Since next week is spring break, this week’s deadline is today (instead of Monday).

The problems with Hailin last semester are resurfacing. She has spent a maximum of 5 hours a week on the game, and so the level editor she was tasked with building has taken all semester instead of the two weeks it should have taken. As such, all the levels have been built, and there is no longer a need for a editor. I explained this to her and asked that she switch to working on the iOS build of our game. She refused, and had to be repeatedly asked and cajoled before she finally agreed to do any work. No amount of talking could convince her to stop work on the level editor, even though it is now useless to us. I am very unhappy to see that she has learned nothing from the events of last semester.


The Game Developer’s Conference in San Francisco is going on this week. Everyone on my team (excepting myself) is currently at the conference showing off our game. I was not able to go, which turned out to be advantageous to the team–have been able to provide support and last-minute bug fixes in case of problems during the conference.

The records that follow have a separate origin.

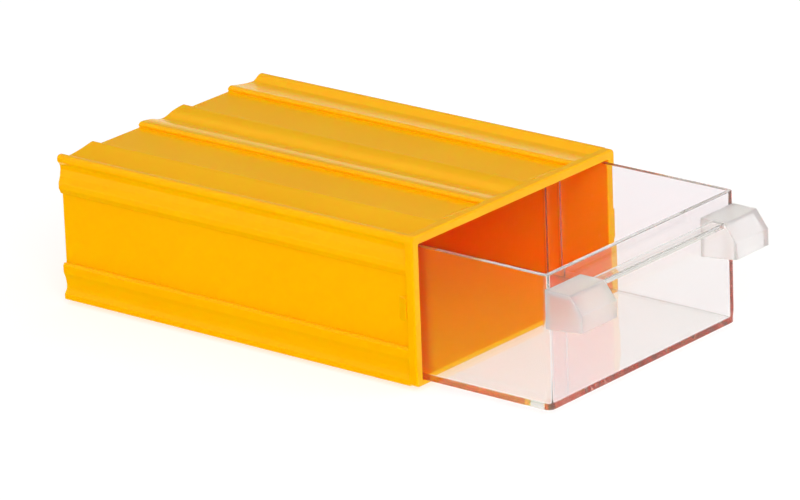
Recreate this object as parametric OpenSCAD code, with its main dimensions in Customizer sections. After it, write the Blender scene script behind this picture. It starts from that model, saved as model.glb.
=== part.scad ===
// Stackable drawer box for small parts: an opaque moulded casing with interlocking
// rails, and a clear moulded drawer with a hooded pull handle that slides in it.
// Millimetres. X runs left to right seen from the front, Y from front to rear, Z up.
// The origin is on the plane that the box stands on, at the middle of its footprint
// with the drawer drawn part of the way out.

/* [Casing] */
// Width of the casing over its side rails
casing_w = 115; // [112:0.5:130]
// Depth of the casing, front collar to back face
casing_d = 164; // [150:1:200]
// Height of the casing, bottom panel to the tips of the top rails
casing_h = 55.2; // [54:0.2:70]
// Thickness of the recessed side panels and of the right wall
side_wall = 1.5; // [1.2:0.1:1.8]
// Thickness of the recessed top panels
top_wall = 1.3; // [1.1:0.1:1.6]
// Thickness of the bottom panel
floor_wall = 2.0; // [1.6:0.1:2.1]
// Thickness of the back wall
back_wall = 1.8; // [1.4:0.1:2.5]

/* [Collar] */
// Depth of the raised frame round the mouth
collar_d = 3.5; // [2.5:0.1:5]
// Radius of the collar's four long corners
collar_r = 1.8; // [0.8:0.1:2.5]
// Rounding of the collar's front edge
collar_edge = 0.7; // [0.3:0.1:1]

/* [Rails and grooves] */
// Depth of the grooves between the rails
groove_depth = 1.9; // [1.6:0.1:2.1]
// Width of each groove in the top, between the rail tips
top_groove_w = 23.4; // [21:0.1:25]
// Width of the centre rail on the top
centre_rail_w = 26.6; // [24:0.2:28]
// Distance from the casing's edge to the inner tip of a side rail
side_rail_w = 15.0; // [14.6:0.1:15.6]
// How far the male rails stand out of the casing
male_out = 1.6; // [1.2:0.1:1.7]
// Width of the short tongue at the front of the side rail
tongue_w = 10.6; // [9:0.2:12]
// Width of the latch ramps in the top grooves
latch_w = 11.8; // [8:0.2:14]
// Height of the latch ramps behind the collar
latch_h = 1.2; // [0.8:0.1:1.4]

/* [Drawer] */
// Outer width of the drawer
drawer_w = 107.4; // [104:0.2:107.4]
// Outer length of the drawer, without its handle
drawer_l = 161.5; // [147:0.5:161.6]
// Height of the drawer from its underside to its rim
drawer_h = 49.0; // [46:0.2:49.2]
// Thickness of the drawer's walls
drawer_wall = 2.0; // [1.6:0.1:2.4]
// Thickness of the drawer's floor
drawer_floor = 1.9; // [1.6:0.1:2.6]
// How far the drawer stands out of the casing at rest
drawer_out = 55.4; // [0:0.2:120]
// Radius of the drawer's outer upright corners
corner_r = 2.2; // [1.5:0.1:3]
// Radius of the drawer's inner upright corners
inner_r = 0.4; // [0.3:0.1:3]
// Bevel where the drawer's walls meet its floor
floor_bevel = 0.4; // [0.2:0.1:1]

/* [Handle] */
// How far the handle stands out of the drawer's front
handle_out = 14.8; // [12:0.2:16]
// Depth of the flat top of the handle
handle_top = 9.8; // [8:0.2:11]
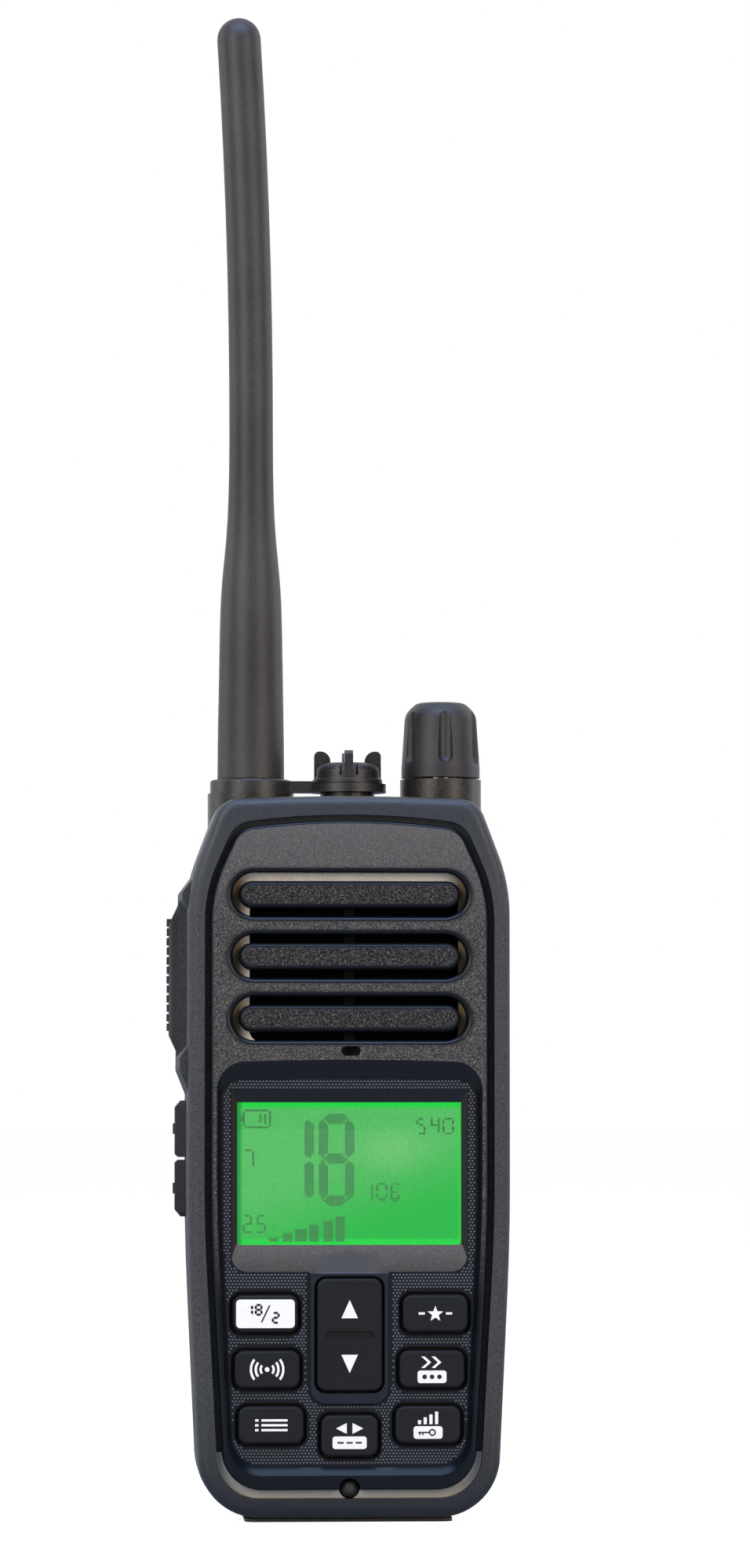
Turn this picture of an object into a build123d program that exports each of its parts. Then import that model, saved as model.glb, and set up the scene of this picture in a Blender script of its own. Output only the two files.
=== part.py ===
from build123d import *
import os
from math import cos, sin

# Handheld marine VHF radio, in millimetres. X runs to the user's right, Y from the front to the back, +Z up.
# The origin is the middle of the underside of the foot that the radio stands on.

# ---------------------------------------------------------------- clearances
seat_gap = 0.05
run_gap = 0.08
slide_gap = 0.3

# ---------------------------------------------------------------- overall sizes of the case
body_top = 128.0
body_width = 57.2
front_depth = 11.1
rear_depth = 13.0
battery_depth = 11.5
shell_wall = 2.0
foot_height = 0.6
foot_width = 36.6

# ---------------------------------------------------------------- layers, front to back
parting_y = -6.5
frame_front = parting_y - front_depth
panel_front = frame_front - 0.4
panel_thickness = 2.8
panel_back = panel_front + panel_thickness
ledge_thickness = 1.2
ledge_back = panel_back + ledge_thickness
plate_front = panel_front + 1.4
plate_thickness = 0.8
plate_back = plate_front + plate_thickness
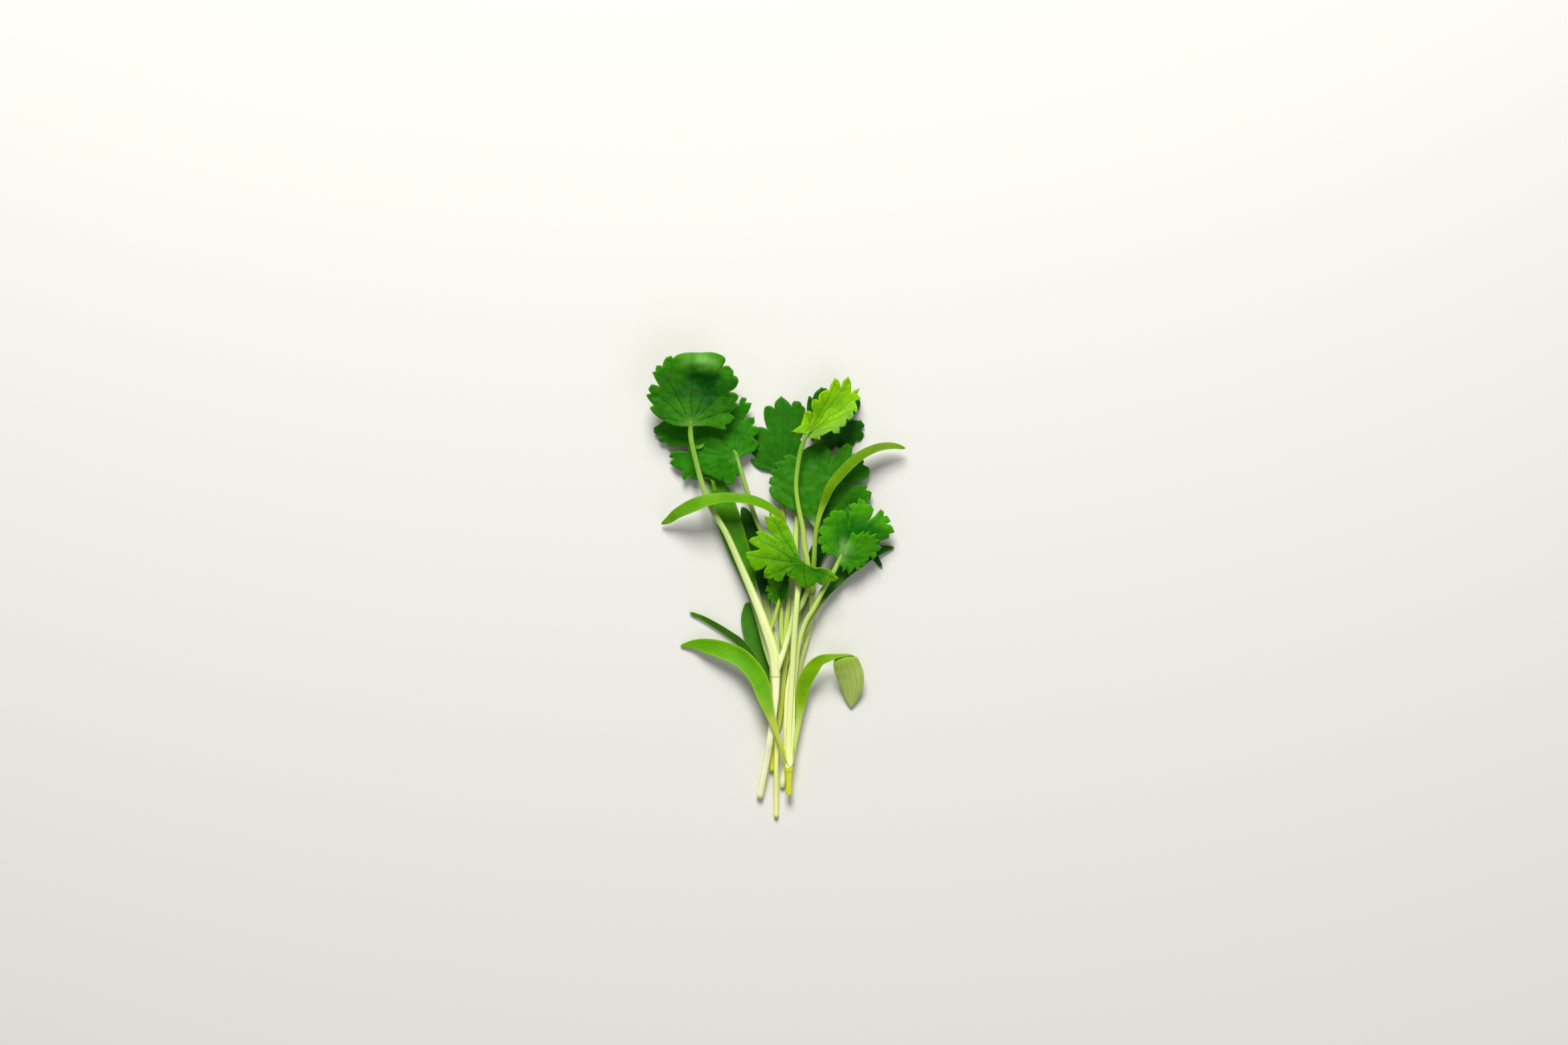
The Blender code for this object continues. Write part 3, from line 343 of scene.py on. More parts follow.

Thus far there have not been any major glitches, for which I am very glad. I hope that our game is well-received.

JenJen, one of our producers, has an appointment with Double Fine, and will be presenting our game to them in the hopes that they will publish it under their indie label.

Writing my own puzzle

This week was spent fixing more bugs, including the following:

1) side bunk missing
2) starfield appears past the ship
3) the glow popup box breaks the game
4) menu gear under the background

Because my load was light this week, I also wrote my own puzzle for the game. I intended to write a puzzle that required no additional art assets, but the puzzle I ended up with requires an additional character: a monkey. Luckily, the team liked the puzzle and is willing to spend the time required on the additional art.